Baseball Recoils From Pursuit of Glory
In the name of analytics, the sport is curtailing its ambition. In deference to weathering a long season, it is abdicating its fidelity to the arc of the game’s future. For an algorithm, it is willing to sacrifice a perfect game.
Imagine being so close to immortality that you could touch it with your fingertips, and instead having your hand pulled back at the last moment. Picture Moses at the brink of the Promised Land, holding a God-given entry visa, and being told that he must remain in the desolate desert.
Such fraught scenarios bring to mind the state of baseball in 2022.
In the name of analytics, the sport is curtailing its ambition. In deference to weathering a long season, it is abdicating its fidelity to the arc of the game’s future. For an algorithm, it is willing to sacrifice a perfect game.
Consider the case of Clayton Kershaw, one of baseball’s greatest hurlers of any age. A lifelong Los Angeles Dodger, Mr. Kershaw is a towering southpaw with a flowing mane and a buzzsaw slider unleashed from a crouched delivery. His excellence is such that his ticket to the Hall of Fame is already printed, his only analog in Dodger blue being one Sanford Koufax, whose left arm was thought to be divine.
In “The Baseball 100,” Joseph Posnanski relates how Dodgers broadcaster Vincent Scully, who spent 67 seasons calling the team’s games in both their Brooklyn and Los Angeles iterations, would occasionally in error call Kershaw Koufax. That is about as complimentary a mixup as can be imagined from the famously fastidious Mr. Scully.
Mr. Kershaw is a lion in winter, as sport’s cruel calculus insists that a man 34 years of age is closer to the end than the beginning of a career in which he has won 100 more games than he has lost. He notched another win on Wednesday, but it could have been so much more.
The ace was pulled as he stood just six outs from a perfect game, baseball lingo for a full nine-inning effort with no walks, hits, or hit batters allowed by the pitcher and no errors committed by his team. There have been only 23 of them in hundreds of thousands of games during the 146 years of major league baseball.
Mr. Kershaw had tallied 13 strikeouts on just 80 pitches, a model of efficiency. He was sent to the showers by his manager, David Roberts, right when things should have turned electric, each pitch historic. In justifying his decision to pull Mr. Kershaw, Mr. Roberts acknowledged that “fans want to see great moments” but that he couldn’t “manage a ballclub and players with my fan cap on.” The pitcher seemed to agree, averring “at the end of the day, in the moment, it felt like the right decision,” though he added: “I can’t go back now.”
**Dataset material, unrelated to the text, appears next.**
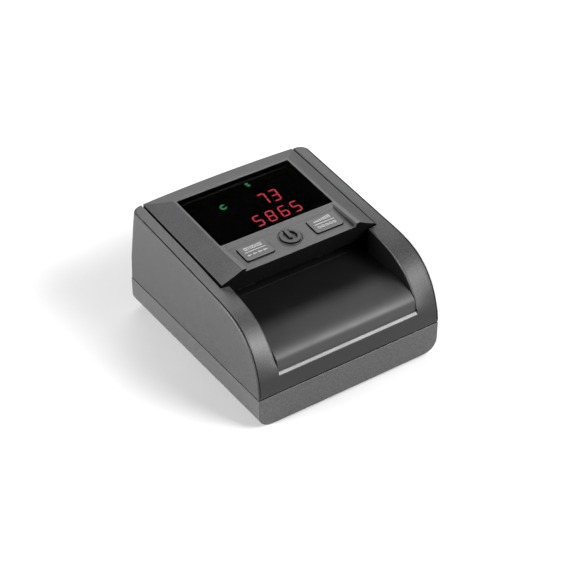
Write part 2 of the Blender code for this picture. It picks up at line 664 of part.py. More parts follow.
def make_electrics():
    box("main_board", (-8, FRONT + 14, BOARD_Z), (54, REAR - 13, BOARD_Z + BOARD_T), CIRCUIT)
    jack = box("dc_jack", (JACK_X - 4.8, REAR - 12.5, SEAM - 14),
               (JACK_X + 4.8, REAR - WALL - 0.4, SEAM - 4.2), BLACK)
    join_round(jack, (JACK_X, REAR - 2, SEAM - 9), 3.9, 3.8, "Y", 20)
    cut_round(jack, (JACK_X, REAR, SEAM - 9), 2.9, 20, "Y", 16)
    join_round(jack, (JACK_X, REAR - 6.5, SEAM - 9), 0.9, 11, "Y", 8)
    port = box("update_port", (PORT_X - 5.2, REAR - 12.5, SEAM - 11.7),
               (PORT_X + 5.2, REAR - 0.4, SEAM - 6.3), STEEL)
    cut_box(port, (PORT_X - 4.6, REAR - 10, SEAM - 11.1), (PORT_X + 4.6, REAR + 1, SEAM - 6.9))
    join_box(port, (PORT_X - 3.4, REAR - 10.5, SEAM - 9.4), (PORT_X + 3.4, REAR - 2, SEAM - 8.3))
    cylinder("buzzer", (38, FRONT + 34, BOARD_Z + BOARD_T + GAP + 4), 6, 8, "Z", 20, BLACK)


def make_fasteners():
    spots = (("front_left", -SCREW_X, SCREW_FRONT_Y), ("front_right", SCREW_X, SCREW_FRONT_Y),
             ("rear_left", -SCREW_X, SCREW_REAR_Y), ("rear_right", SCREW_X, SCREW_REAR_Y))
    for label, x, y in spots:
        screw(label, (x, y, FOOT_DROP + 3.6))
    for label, x, y in (("front_left", -FOOT_X, -FOOT_Y), ("front_right", FOOT_X, -FOOT_Y),
                        ("rear_left", -FOOT_X, FOOT_Y), ("rear_right", FOOT_X, FOOT_Y)):
        cylinder("foot_" + label, (x, y, (FOOT_DROP + 0.5) / 2), 6, FOOT_DROP + 0.5, "Z", 20, RUBBER)
    for label, side in (("left", -1), ("right", 1)):
        cylinder("hinge_pin_" + label, (side * 54.4, HINGE_Y, HINGE_Z), HINGE_PIN_R, 9.0, "X", 16, STEEL)


def screw(label, place):
    """A case screw: shank up, head down, with a cross recess in the head."""
    head = cylinder("case_screw_" + label, (place[0], place[1], place[2] + 1.1), 2.9, 2.2, "Z", 16, STEEL)
    join_round(head, (place[0], place[1], place[2] + 10.6), 1.4, 17.4, "Z", 12)
    for dx, dy in ((1.8, 0.35), (0.35, 1.8)):
        cut_box(head, (place[0] - dx, place[1] - dy, place[2] - 1),
                (place[0] + dx, place[1] + dy, place[2] + 1))


# Motion

HOOD_PIECES = ["top_cover", "display_window", "digit_pair", "digit_quad", "display_board", "key_board",
               "underplate", "upper_sensor_window", "upper_sensor_board", "magnetic_head"]


def hang(pivot, place, names):
    """An empty on a joint's axis, carrying the pieces that move about it."""
    empty = bpy.data.objects.new(pivot, None)
    PARTS.objects.link(empty)
    empty.location = Vector(place) * MM
    bpy.context.view_layer.update()
    for name in names:
        piece = bpy.data.objects[name]
        piece.parent = empty
        piece.matrix_parent_inverse = empty.matrix_world.inverted()


def make_pivots():
    hang("hood_pivot", (0.0, HINGE_Y, HINGE_Z), HOOD_PIECES)
    hang("left_key_pivot", (LEFT_KEY_X, KEY_Y, key_panel_z(KEY_Y)), ["left_key"])
    hang("right_key_pivot", (RIGHT_KEY_X, KEY_Y, key_panel_z(KEY_Y)), ["right_key"])
    hang("power_key_pivot", (POWER_KEY_X, KEY_Y, key_panel_z(KEY_Y)), ["power_key"])
    hang("motor_pivot", (0.0, MOTOR_Y, MOTOR_Z), ["motor_shaft", "motor_pulley", "encoder_wheel"])
    for label, y in (("front", FRONT_AXLE_Y), ("rear", REAR_AXLE_Y)):
        drive = ["drive_shaft", "drive_roller_left", "drive_roller_right", "pulley"]
        hang(label + "_drive_pivot", (0.0, y, DRIVE_Z), ["%s_%s" % (label, piece) for piece in drive])
        pinch = ["pinch_shaft", "pinch_roller_left", "pinch_roller_right"]
        hang(label + "_pinch_pivot", (0.0, y, PINCH_Z), ["%s_%s" % (label, piece) for piece in pinch])


make_base_shell()
make_upper_housing()
make_feed_ramp()
make_top_cover()
make_display()
make_keys()
make_guide_plate()
make_drives()
make_motor()
make_belt()
make_underplate()
make_pinches()
make_sensors()
make_electrics()
make_fasteners()
make_pivots()
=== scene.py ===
"""Looks of the desktop bill detector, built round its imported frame.

Lengths are in millimetres until a mesh is made, and distances called a reach run back from the front.
+X is the user's right, +Y the rear and +Z up, as in the frame.
"""

import json
import math

import bmesh
import bpy
from mathutils import Matrix, Vector


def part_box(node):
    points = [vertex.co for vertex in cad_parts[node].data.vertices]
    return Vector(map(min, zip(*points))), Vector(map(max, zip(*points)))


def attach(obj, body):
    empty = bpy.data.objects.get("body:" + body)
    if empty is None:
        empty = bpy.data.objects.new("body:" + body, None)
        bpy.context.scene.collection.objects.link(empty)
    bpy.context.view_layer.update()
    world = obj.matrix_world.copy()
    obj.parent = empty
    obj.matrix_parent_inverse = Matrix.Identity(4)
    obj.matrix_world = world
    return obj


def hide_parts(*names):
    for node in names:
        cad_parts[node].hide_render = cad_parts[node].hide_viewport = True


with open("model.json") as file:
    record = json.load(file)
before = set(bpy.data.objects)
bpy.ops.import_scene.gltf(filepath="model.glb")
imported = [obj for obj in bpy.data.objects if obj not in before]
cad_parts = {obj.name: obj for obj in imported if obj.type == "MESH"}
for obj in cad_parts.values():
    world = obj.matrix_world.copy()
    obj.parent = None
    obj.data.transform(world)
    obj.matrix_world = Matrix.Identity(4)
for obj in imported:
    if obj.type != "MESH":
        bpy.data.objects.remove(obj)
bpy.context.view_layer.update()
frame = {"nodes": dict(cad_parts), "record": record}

MM = 0.001


def box_mm(node):
    """A node's corners in millimetres."""
    low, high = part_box(node)
    return [v / MM for v in low], [v / MM for v in high]


housing_low, housing_high = box_mm("upper_housing")
FRONT, REAR = housing_low[1], housing_high[1]
HALF = housing_high[0]
SEAM = housing_low[2]
window_low, window_high = box_mm("display_window")
WINDOW_T = 1.8
PLANE_SLOPE = (window_high[2] - window_low[2] - WINDOW_T) / (window_high[1] - window_low[1])
PLANE_TILT = math.atan(PLANE_SLOPE)
plate_low, plate_high = box_mm("guide_plate")
PATH_Z = plate_high[2]
SLOT_Y = plate_low[1]
hood_low, hood_high = box_mm("top_cover")
SIDE_CLEAR = 0.15
HOOD_HALF = hood_high[0] - SIDE_CLEAR
HOOD_BOTTOM = hood_low[2]
pin_low, pin_high = box_mm("hinge_pin_left")
HINGE_Y = (pin_low[1] + pin_high[1]) / 2
HINGE_Z = (pin_low[2] + pin_high[2]) / 2
PIN_R = (pin_high[1] - pin_low[1]) / 2

# Upper housing
CURVE_REACH = 50.0
CURVE_RISE = 40.4
CURVE_POWER = 3.3
CURVE_ROOT = 1.9
RAIL_SLOPE = 0.0742
DRAFT = 0.7
EDGE_R = 0.7
GROOVE_DEPTH = 0.3
SEAM_EXTRA = 0.3
TUCK = 0.02
THROAT_HALF = 49.2
THROAT_EDGE_R = 0.9
CHANNEL_HALF = 55.1
CHANNEL_REACH = 51.4
ROLL_START = 1.7
ROLL_DEPTH = 2.8
ROLL_SETTLE = 3.4
ROLL_FADE_START = 23.0
ROLL_FADE = 0.045
ROLL_LEAST = 0.25
RAIL_MIDDLE = 56.6
SKIN = 2.3
LIP_START = 10.5
LIP_RISE = 1.72
LIP_BACK = 3.4
LIP_STEPS = ((0.0, 0.0), (0.12, 0.28), (0.38, 0.6), (1.28, 1.5), (1.5, 1.66), (1.75, LIP_RISE))
REAR_WALL_TOP = 40.0
REAR_WALL_T = 2.4
REAR_WALL_HALF = 57.0
REAR_LEAN = 2.0
LEAN_START = 18.0
CORNER_LOW_R = 0.8
CORNER_TOP_R = 6.4
EXIT_HALF = 46.5
PIN_CLEAR = 0.3
RAMP_HALF = 48.95
RAMP_TILT = 4.2
RAMP_BEND = 48.0
RAMP_BEND_STEPS = 15

# Hood
PLATEAU_HALF = 41.4
HOOD_SKIN = 2.2
HOOD_REACH = 139.0
HOOD_BOW = 1.3
PLATEAU_REACH = 49.5
PLATEAU_END = 125.0
WING_REACH = 51.9
WING_FRONT_Z = SEAM + 44.8
WING_SLOPE = 6.2 / 86.2
KEY_FRONT = FRONT + 51.1
KEY_REAR = FRONT + 71.6
KEY_FRONT_Z = SEAM + 49.3
RECESS_HALF = 38.9
RECESS_END = FRONT + 74.2
KEY_CLEAR = 0.35
WINDOW_CLEAR = 0.25
HOOD_TOP = SEAM + 64.0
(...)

In assessing his star’s equanimity, Mr. Roberts reflected, “Clayton has grown immensely, as a ballplayer, as a man,” insinuating that in his headstrong youth Mr. Kershaw would not have abided being given the hook while so close to history.
More importantly, in baseball’s earlier days, such a thing would have been unimaginable. In 2021, three men paced the league with three complete games. In 1965, Mr. Koufax alone threw 27.
The numbers paint a picture of a sport that has changed almost beyond recognition. In 2021, Zachary Wheeler led baseball with 213 innings pitched. In 1972, Steve Carlton threw 346 frames.
The move has been away from yeoman effort by starting pitchers and toward specialization, limited innings, and general micromanaging based on matchups and statistics rather than savvy.
Nobody denies that baseball’s 162-game season is more marathon than sprint, and that excesses in April might yield to scarcity and regret as the weather cools and the more meaningful autumn contests approach. Still, yanking Mr. Kershaw, who threw a no-hitter that was one error away from a perfect game in 2014, is particularly perplexing. He almost retired before the season, and is on a one-year contract. This is his swan song.
The trend goes beyond Mr. Kershaw. According to FanGraphs, managers last year pulled a starter who’d thrown at least five no-hit innings 14 times, which surpassed the record of 11 times, set in 2018. When confronted with a choice between keeping the proverbial powder dry or shooting for the stars, managers are dispiritingly opting for the former.
When baseball fans worry about the sport’s future, they often lay blame at its inability to adjust. Its games are too long, they indict. It doesn’t market its stars like the NBA does, or dominate television like the NFL.
The affaire d’Kershaw suggests, however, that baseball has changed not too little but too much. In banishing the pursuit of glory in favor of persnickety prudence, baseball distances itself from the passions that fuel the pastime, for all time.